Thursday, February 23, 2012

What If Massage IS the Answer?

Last week I was starting to get worried. Twelve wasn't acting up or anything, but was just a bit more dismissive of Mom than usual. Tonight, though, she snuggled on my lap in the big blue chair during the Daily Show and complained that it's been awhile since she's had a back rub at bedtime ["awhile" = one day].

I was mega relieved. I'm not ready for this stage to be over.
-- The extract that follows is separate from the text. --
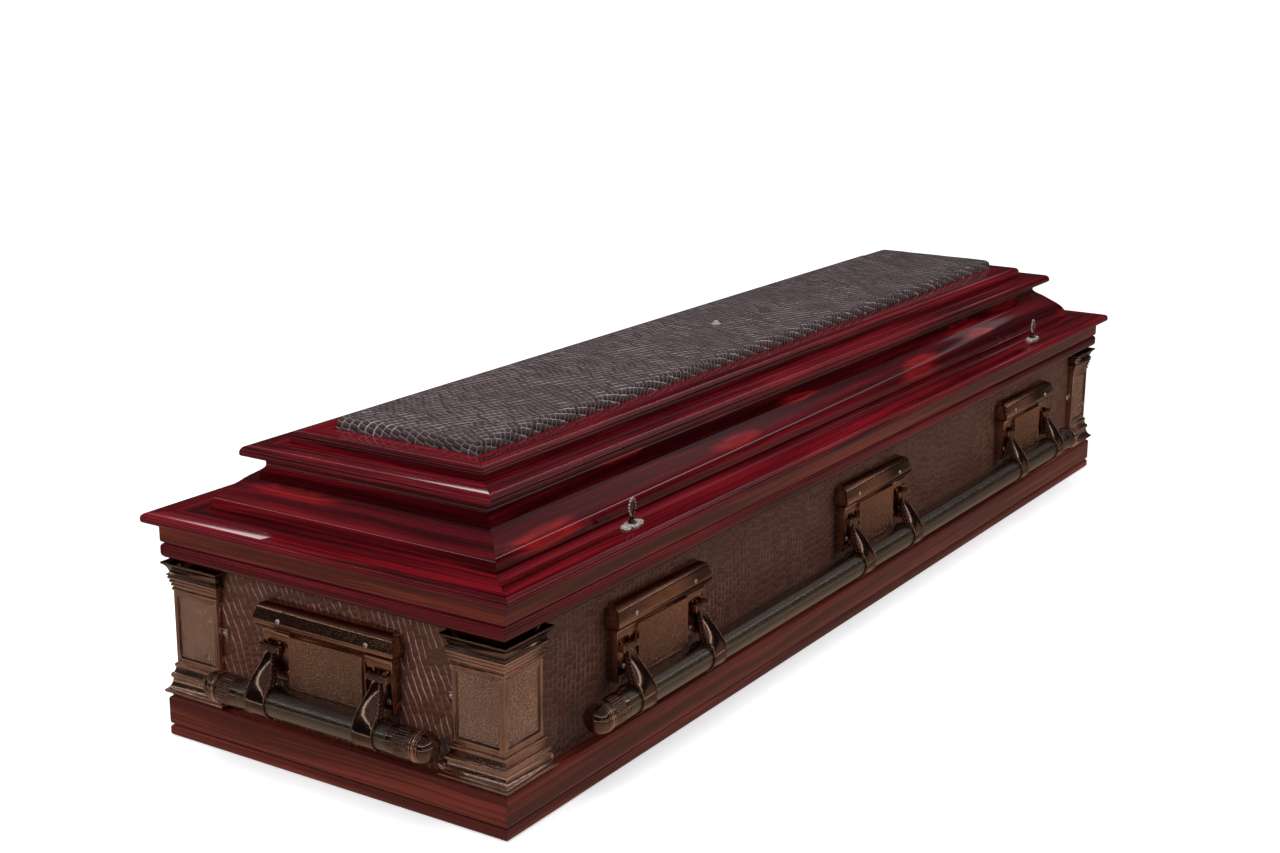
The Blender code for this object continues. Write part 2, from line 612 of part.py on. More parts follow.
def make_handle(name, place, turn, half_bar, centres, meshes, copper, gunmetal):
    """One swing-bar handle under an empty on its hinge axis."""
    hinge = bpy.data.objects.new("hinge_" + name, None)
    hinge.location = place
    hinge.rotation_euler = (0, 0, turn)
    bpy.context.scene.collection.objects.link(hinge)
    bar = turned_mesh("bar_" + name, [(-half_bar, BAR_RADIUS), (half_bar, BAR_RADIUS)],
                      BAR_SIDES, True)
    bar_line = (0, -ARM_REACH, -ARM_DROP)
    add_object("bar_" + name, bar, gunmetal, bar_line, parent=hinge)
    number = 0
    for centre in centres:
        for side in (-1, 1):
            number += 1
            place = (centre + side * ARM_SPACING, 0, 0)
            add_object(f"arm_{name}_{number}", meshes["arm"], copper, place, parent=hinge)
    for side, word in ((1, "a"), (-1, "b")):
        place = (side * (half_bar + GAP), -ARM_REACH, -ARM_DROP)
        turn_cap = 0.0 if side > 0 else math.pi
        add_object(f"end_cap_{name}_{word}", meshes["cap"], copper, place, turn_cap, hinge)


def make_handles(copper, gunmetal):
    """Two long handles on the sides and two short ones on the ends."""
    meshes = {"arm": arm_mesh(),
              "cap": turned_mesh("end_cap", end_cap_outline(), CAP_SIDES, True)}
    side_out = LONG_WALL + PIN_OUT
    end_out = SHORT_WALL + PIN_OUT
    long_centres = (-BRACKET_SPACING, 0.0, BRACKET_SPACING)
    make_handle("front", (0, -side_out, PIN_HEIGHT), 0.0, LONG_BAR_HALF, long_centres,
                meshes, copper, gunmetal)
    make_handle("back", (0, side_out, PIN_HEIGHT), math.pi, LONG_BAR_HALF, long_centres,
                meshes, copper, gunmetal)
    make_handle("left", (-end_out, 0, PIN_HEIGHT), -math.pi / 2, SHORT_BAR_HALF, (0.0,),
                meshes, copper, gunmetal)
    make_handle("right", (end_out, 0, PIN_HEIGHT), math.pi / 2, SHORT_BAR_HALF, (0.0,),
                meshes, copper, gunmetal)


def rose_mesh():
    """The three-lobed plate under a thumbscrew."""
    lobe = ROSE_WIDTH / 2
    reach = ROSE_LENGTH / 2
    outline = []
    for i in range(ROSE_SIDES):
        angle = 2 * math.pi * i / ROSE_SIDES
        waist = 0.72 + 0.28 * math.cos(4 * angle)
        outline.append((reach * math.cos(angle) * (0.86 + 0.14 * waist),
                        lobe * math.sin(angle) * waist + lobe * 0.12 * math.sin(angle)))
    bm = bmesh.new()
    loops = []
    for height, share in ((0.0, 1.0), (ROSE_THICK * 0.55, 1.0), (ROSE_THICK, 0.80)):
        loops.append([bm.verts.new((x * share, y * share, height)) for x, y in outline])
    for lower, upper in zip(loops, loops[1:]):
        bridge(bm, lower, upper)
    bm.faces.new(loops[0])
    bm.faces.new(loops[-1])
    return mesh_from("rose", bm, smooth_angle=35)


def thumbscrew_mesh():
    """A turned stem with a flat leaf-shaped thumb piece."""
    stem = turned_mesh("stem", [(0.0, STEM_RADIUS * 1.6), (STEM_HEIGHT * 0.2, STEM_RADIUS * 1.6),
                                (STEM_HEIGHT * 0.4, STEM_RADIUS * 0.9),
                                (STEM_HEIGHT * 0.75, STEM_RADIUS * 1.25),
                                (STEM_HEIGHT, STEM_RADIUS * 0.8)], STEM_SIDES)
    bm = bmesh.new()
    outline = []
    for t, width in ((0.0, 0.34), (0.16, 0.62), (0.42, 0.98), (0.66, 0.92), (0.86, 0.56),
                     (1.0, 0.12)):
        outline.append((width * WING_WIDTH / 2, STEM_HEIGHT * 0.85 + t * WING_HEIGHT))
    outline += [(-x, z) for x, z in reversed(outline)]
    sides = [[bm.verts.new((x, y * WING_THICK / 2, z)) for x, z in outline] for y in (-1, 1)]
    bridge(bm, sides[0], sides[1])
    bm.faces.new(sides[0])
    bm.faces.new(sides[1])
    wing = mesh_from("wing", bm)
    return combine("thumbscrew", stem, [("UNION", wing, (0, 0, 0))])


def make_thumbscrews(silver, copper):
    """Four thumbscrews on the ledge, each on its own plate."""
    rose, screw = rose_mesh(), thumbscrew_mesh()
    y = HALF_WIDTH - SCREW_SET_BACK
    for side, name in ((-1, "front"), (1, "back")):
        for place, word in ((-1, "left"), (1, "right")):
            spot = (place * SCREW_X, side * y, LEDGE_TOP + GAP)
            add_object(f"screw_plate_{name}_{word}", rose, silver, spot)
            above = (spot[0], spot[1], spot[2] + ROSE_THICK + GAP)
            add_object(f"thumbscrew_{name}_{word}", screw, copper, above)


def main():
    clear_scene()
    wood = make_material("red_lacquered_wood", WOOD_RED, 0.12, 0.0)
    dark_wood = make_material("brown_lacquered_wood", WOOD_BROWN, 0.16, 0.0)
    leather = make_material("embossed_leather", LEATHER, 0.35, 0.0)
    copper = make_material("antique_copper", COPPER, 0.32, 1.0)
    gunmetal = make_material("brushed_gunmetal", GUNMETAL, 0.30, 1.0)
    silver = make_material("bright_silver", SILVER, 0.22, 1.0)
    make_case(wood, dark_wood, leather)
    make_lid(wood, leather)
    make_pilasters(copper)
    make_brackets(copper)
    make_handles(copper, gunmetal)
    make_thumbscrews(silver, copper)


main()
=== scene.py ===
"""Funeral casket: lacquered wood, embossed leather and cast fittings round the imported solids."""
import json
import math

import bmesh
import bpy
from mathutils import Matrix, Vector


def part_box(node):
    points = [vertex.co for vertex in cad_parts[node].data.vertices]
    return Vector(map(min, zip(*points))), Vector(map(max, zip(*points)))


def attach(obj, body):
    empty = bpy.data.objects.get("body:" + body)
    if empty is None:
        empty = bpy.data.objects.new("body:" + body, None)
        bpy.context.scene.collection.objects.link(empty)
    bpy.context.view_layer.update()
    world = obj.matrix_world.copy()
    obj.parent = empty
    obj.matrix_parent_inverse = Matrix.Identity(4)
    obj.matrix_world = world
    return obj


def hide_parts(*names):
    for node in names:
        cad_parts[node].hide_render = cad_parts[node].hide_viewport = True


bl_info = {
    "name": "Funeral Casket",
    "version": (1, 0, 0),
    "blender": (4, 5, 0),
    "location": "3D View > Sidebar > Casket",
    "description": "Lacquered casket with embossed leather panels and cast fittings",
    "category": "Object",
}

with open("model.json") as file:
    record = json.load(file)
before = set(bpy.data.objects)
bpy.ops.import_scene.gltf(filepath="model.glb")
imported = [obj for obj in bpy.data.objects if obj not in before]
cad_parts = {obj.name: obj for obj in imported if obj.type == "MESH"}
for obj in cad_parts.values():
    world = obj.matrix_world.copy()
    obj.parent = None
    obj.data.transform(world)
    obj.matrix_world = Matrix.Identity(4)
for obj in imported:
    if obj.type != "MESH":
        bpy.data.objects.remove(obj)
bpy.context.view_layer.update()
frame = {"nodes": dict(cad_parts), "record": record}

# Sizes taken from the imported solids
HALF_X, HALF_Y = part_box("bottom_board")[1][0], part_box("bottom_board")[1][1]
BOARD_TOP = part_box("bottom_board")[1][2]
PLINTH_LOW, PLINTH_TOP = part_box("plinth_frame")[0][2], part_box("plinth_frame")[1][2]
RIM_LOW, RIM_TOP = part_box("rim_frame")[0][2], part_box("rim_frame")[1][2]
LEDGE_LOW, LEDGE_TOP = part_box("lid_ledge_frame")[0][2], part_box("lid_ledge_frame")[1][2]
LEDGE_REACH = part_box("lid_ledge_frame")[1][0] - HALF_X
DOME_LOW, DOME_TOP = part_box("lid_dome_frame")[0][2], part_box("lid_dome_frame")[1][2]
DOME_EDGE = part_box("lid_dome_frame")[1][0] - HALF_X
CAP_LOW, CAP_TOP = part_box("lid_top_board")[0][2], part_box("lid_top_board")[1][2]
CAP_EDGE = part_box("lid_top_board")[1][0] - HALF_X
STEP_LOW, STEP_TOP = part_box("lid_step_board")[0][2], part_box("lid_step_board")[1][2]
STEP_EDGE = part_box("lid_step_board")[1][0] - HALF_X
PAD_LOW, PAD_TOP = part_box("lid_pad")[0][2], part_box("lid_pad")[1][2]
PAD_X, PAD_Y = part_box("lid_pad")[1][0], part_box("lid_pad")[1][1]
WALL_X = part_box("side_wall_front")[1][0]
WALL_Y = -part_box("side_wall_front")[0][1]
JOINTS = {joint["child"]: joint for joint in frame["record"]["behaviour"]["joints"]}
PIN_OUT = -JOINTS["front_handle"]["pos_m"][1] - WALL_Y
PIN_HEIGHT = JOINTS["front_handle"]["pos_m"][2]
BRACKET_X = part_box("bracket_front_right")[0][0] / 2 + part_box("bracket_front_right")[1][0] / 2
BRACKET_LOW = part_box("bracket_front_middle")[0][2]
BAR_RADIUS = (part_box("bar_left")[1][2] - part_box("bar_left")[0][2]) / 2 / math.cos(math.pi / 12)
BAR_DROP = PIN_HEIGHT - (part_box("bar_left")[1][2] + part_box("bar_left")[0][2]) / 2
BAR_REACH = -(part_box("bar_front")[0][1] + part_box("bar_front")[1][1]) / 2 - WALL_Y - PIN_OUT
SCREW_X = (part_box("screw_plate_front_right")[0][0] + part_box("screw_plate_front_right")[1][0]) / 2
SCREW_Y = -(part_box("screw_plate_front_right")[0][1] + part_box("screw_plate_front_right")[1][1]) / 2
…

How it actually works is that Twelve gets ready for bed, then calls out "I'm ready to be tucked in and cuddled with and back rubbed!" It's silly and charming, and she knows it. Normally she's not allowed to be so demanding, but we keep it silly and playful ("Oh, so you'll let me rub your back?") Perhaps being playfully demanding allows her to admit to wanting a back rub at bedtime.

Works for me.

I just wonder what will happen when she decides she's too old/mature/whatever for back rubs from mommy. We all need healthy physical touch, and it's not like we live in a society in which we get much of that, especially in adolescence. If you're not a child and you're not sexual, you're pretty much out of luck unless you're wealthy enough to purchase massage or proactive enough to establish a private realm in which to experience nonsexual healthy physical touch.

I dunno about you, but I'd prefer that Twelve not seek sexual activity as a source of physical touch when she's too-old-for-Mommy stage but not yet adult. I am seriously considering finding a way to pay for regular massages during that stage. Indulgent? Perhaps. Privilege to the max? Certainly. But I can't help but wonder about the effect of regular massage on teen sexual behavior.

Maybe it wouldn't do a thing. Society's influences - media - wouldn't change. Boys would still learn to conflate sexual desire and possession, and girls would still learn to think of themselves as objects of others' pleasure.

But maybe experiencing lots of positive touch would help young women feel better about their bodies. Maybe young men wouldn't resort to clumsily coercive sexual encounters in order to experience physical touch. Fewer teen pregnancies. Reduced STIs. Improved self-esteem. Lower stress, even.

Imagine the possibilities.

Now: Write to your elected officials, and demand public funding for massage therapy. If your representative is a Republican, call it an anti-abortion strategy. If a Democrat, throw in the bits about reduced STIs and improved self-esteem. If you happen to be represented by a parent of someone in the eleven-to-twenty-year-old range, write an impassioned, heartfelt couple of pages.

And maybe somewhere buried in the fine print we could include massage for the stressed-out parents of all these youngsters. After all, even if by some miracle they're not having sex, we still have to deal with driving, grades, college applications, curfews, clothing, piercings, hair color, tattoos ... awwww, hell.